Entries taken from a collection
────────────────────────────────────────
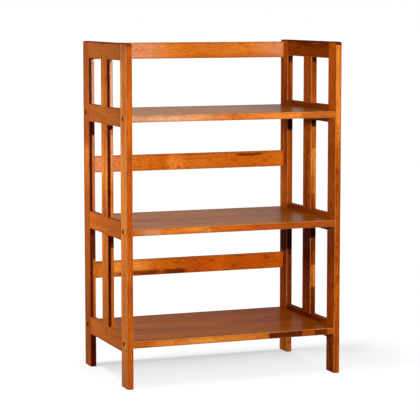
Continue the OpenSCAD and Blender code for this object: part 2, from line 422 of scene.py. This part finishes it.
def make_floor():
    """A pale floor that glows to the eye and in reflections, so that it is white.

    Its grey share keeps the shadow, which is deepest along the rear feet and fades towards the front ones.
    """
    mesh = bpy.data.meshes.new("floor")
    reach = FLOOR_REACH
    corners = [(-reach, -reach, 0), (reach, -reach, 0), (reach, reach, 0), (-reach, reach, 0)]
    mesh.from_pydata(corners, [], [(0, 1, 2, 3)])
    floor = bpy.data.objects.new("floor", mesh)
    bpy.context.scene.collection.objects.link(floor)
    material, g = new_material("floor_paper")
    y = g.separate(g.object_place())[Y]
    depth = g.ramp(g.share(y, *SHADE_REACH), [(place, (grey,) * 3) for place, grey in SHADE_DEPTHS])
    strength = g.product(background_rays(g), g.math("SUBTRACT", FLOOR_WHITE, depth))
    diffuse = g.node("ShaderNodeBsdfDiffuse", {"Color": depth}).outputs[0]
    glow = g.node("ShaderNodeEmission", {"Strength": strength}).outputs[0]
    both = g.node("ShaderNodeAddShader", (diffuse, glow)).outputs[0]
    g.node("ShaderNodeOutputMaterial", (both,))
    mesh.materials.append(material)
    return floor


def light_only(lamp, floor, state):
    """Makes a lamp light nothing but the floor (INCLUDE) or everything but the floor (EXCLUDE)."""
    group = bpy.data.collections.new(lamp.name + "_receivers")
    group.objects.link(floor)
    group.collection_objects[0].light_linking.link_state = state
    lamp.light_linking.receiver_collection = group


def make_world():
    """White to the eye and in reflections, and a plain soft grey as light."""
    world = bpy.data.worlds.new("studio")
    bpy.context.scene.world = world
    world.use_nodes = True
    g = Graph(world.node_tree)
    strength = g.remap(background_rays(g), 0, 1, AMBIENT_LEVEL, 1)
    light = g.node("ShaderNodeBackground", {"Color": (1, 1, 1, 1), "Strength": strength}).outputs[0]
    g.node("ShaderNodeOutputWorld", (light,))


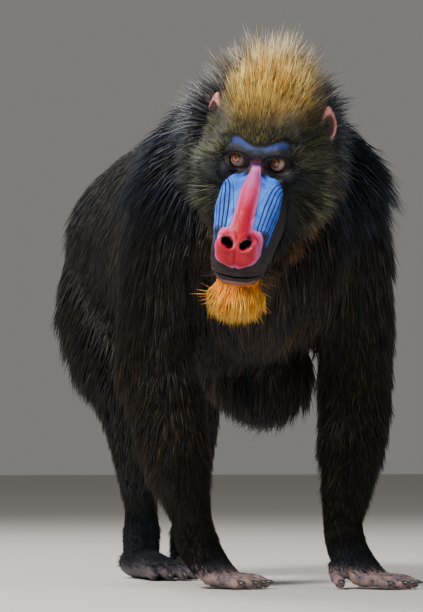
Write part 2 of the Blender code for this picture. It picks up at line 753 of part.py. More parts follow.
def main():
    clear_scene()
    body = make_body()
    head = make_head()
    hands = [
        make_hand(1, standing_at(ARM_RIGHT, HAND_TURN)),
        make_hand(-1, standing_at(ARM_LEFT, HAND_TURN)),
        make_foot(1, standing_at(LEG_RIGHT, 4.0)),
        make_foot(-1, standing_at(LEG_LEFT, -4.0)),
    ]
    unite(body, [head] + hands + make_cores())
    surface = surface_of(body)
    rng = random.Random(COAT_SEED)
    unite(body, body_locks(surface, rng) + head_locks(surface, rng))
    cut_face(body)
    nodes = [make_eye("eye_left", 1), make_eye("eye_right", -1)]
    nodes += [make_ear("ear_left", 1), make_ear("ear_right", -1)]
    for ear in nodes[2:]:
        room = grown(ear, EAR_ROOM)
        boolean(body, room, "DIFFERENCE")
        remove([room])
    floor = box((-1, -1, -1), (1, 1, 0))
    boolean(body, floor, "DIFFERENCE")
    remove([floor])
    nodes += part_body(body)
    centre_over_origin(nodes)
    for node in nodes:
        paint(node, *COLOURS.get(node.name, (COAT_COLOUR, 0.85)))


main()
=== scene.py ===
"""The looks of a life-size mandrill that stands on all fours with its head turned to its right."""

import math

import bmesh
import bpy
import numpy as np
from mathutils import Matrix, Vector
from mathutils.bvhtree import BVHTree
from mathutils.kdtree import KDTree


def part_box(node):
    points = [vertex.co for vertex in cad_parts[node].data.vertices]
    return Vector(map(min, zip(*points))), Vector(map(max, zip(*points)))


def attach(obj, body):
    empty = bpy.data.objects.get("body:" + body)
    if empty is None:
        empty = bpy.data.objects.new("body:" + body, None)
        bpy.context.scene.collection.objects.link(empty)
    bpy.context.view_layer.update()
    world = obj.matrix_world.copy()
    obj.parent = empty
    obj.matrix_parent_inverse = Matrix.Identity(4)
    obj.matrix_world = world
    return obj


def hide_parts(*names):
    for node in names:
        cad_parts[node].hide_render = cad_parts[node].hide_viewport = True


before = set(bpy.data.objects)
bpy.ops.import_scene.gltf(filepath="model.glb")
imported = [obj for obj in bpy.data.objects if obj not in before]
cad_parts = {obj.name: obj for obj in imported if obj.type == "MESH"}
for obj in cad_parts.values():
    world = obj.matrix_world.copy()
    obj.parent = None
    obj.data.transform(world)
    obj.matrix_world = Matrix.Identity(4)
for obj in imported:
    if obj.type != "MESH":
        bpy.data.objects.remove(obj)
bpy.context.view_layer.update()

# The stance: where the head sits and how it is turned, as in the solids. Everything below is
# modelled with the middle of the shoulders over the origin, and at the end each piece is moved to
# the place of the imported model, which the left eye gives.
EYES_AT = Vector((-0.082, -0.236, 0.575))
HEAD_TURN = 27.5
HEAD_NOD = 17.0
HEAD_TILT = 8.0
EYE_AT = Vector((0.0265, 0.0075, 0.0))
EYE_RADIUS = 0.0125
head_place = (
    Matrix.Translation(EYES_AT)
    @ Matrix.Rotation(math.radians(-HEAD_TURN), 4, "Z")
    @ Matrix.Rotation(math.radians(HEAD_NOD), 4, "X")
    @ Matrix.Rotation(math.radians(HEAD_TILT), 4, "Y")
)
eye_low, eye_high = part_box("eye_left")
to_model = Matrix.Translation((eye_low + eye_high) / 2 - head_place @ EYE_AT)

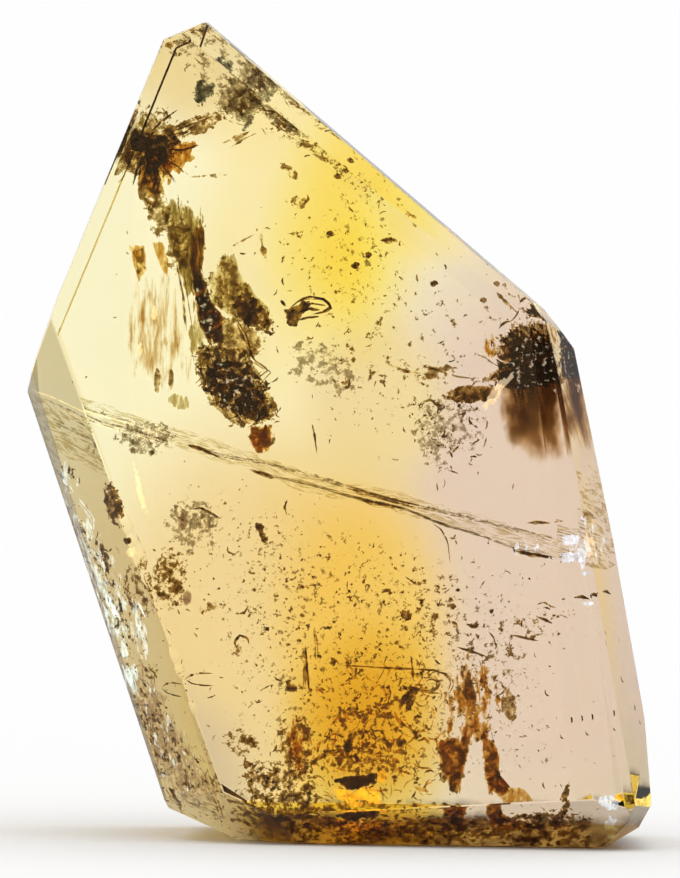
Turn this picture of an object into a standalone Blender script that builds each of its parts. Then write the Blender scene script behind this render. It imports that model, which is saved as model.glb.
────────────────────────────────────────
> What you are asked to do:
Retype exactly, and only, the lines from the one containing "unite(body, [head] +" through the one containing "if empty is", both included.

> Task output:
    unite(body, [head] + hands + make_cores())
    surface = surface_of(body)
    rng = random.Random(COAT_SEED)
    unite(body, body_locks(surface, rng) + head_locks(surface, rng))
    cut_face(body)
    nodes = [make_eye("eye_left", 1), make_eye("eye_right", -1)]
    nodes += [make_ear("ear_left", 1), make_ear("ear_right", -1)]
    for ear in nodes[2:]:
        room = grown(ear, EAR_ROOM)
        boolean(body, room, "DIFFERENCE")
        remove([room])
    floor = box((-1, -1, -1), (1, 1, 0))
    boolean(body, floor, "DIFFERENCE")
    remove([floor])
    nodes += part_body(body)
    centre_over_origin(nodes)
    for node in nodes:
        paint(node, *COLOURS.get(node.name, (COAT_COLOUR, 0.85)))


main()
=== scene.py ===
"""The looks of a life-size mandrill that stands on all fours with its head turned to its right."""

import math

import bmesh
import bpy
import numpy as np
from mathutils import Matrix, Vector
from mathutils.bvhtree import BVHTree
from mathutils.kdtree import KDTree


def part_box(node):
    points = [vertex.co for vertex in cad_parts[node].data.vertices]
    return Vector(map(min, zip(*points))), Vector(map(max, zip(*points)))


def attach(obj, body):
    empty = bpy.data.objects.get("body:" + body)
    if empty is None:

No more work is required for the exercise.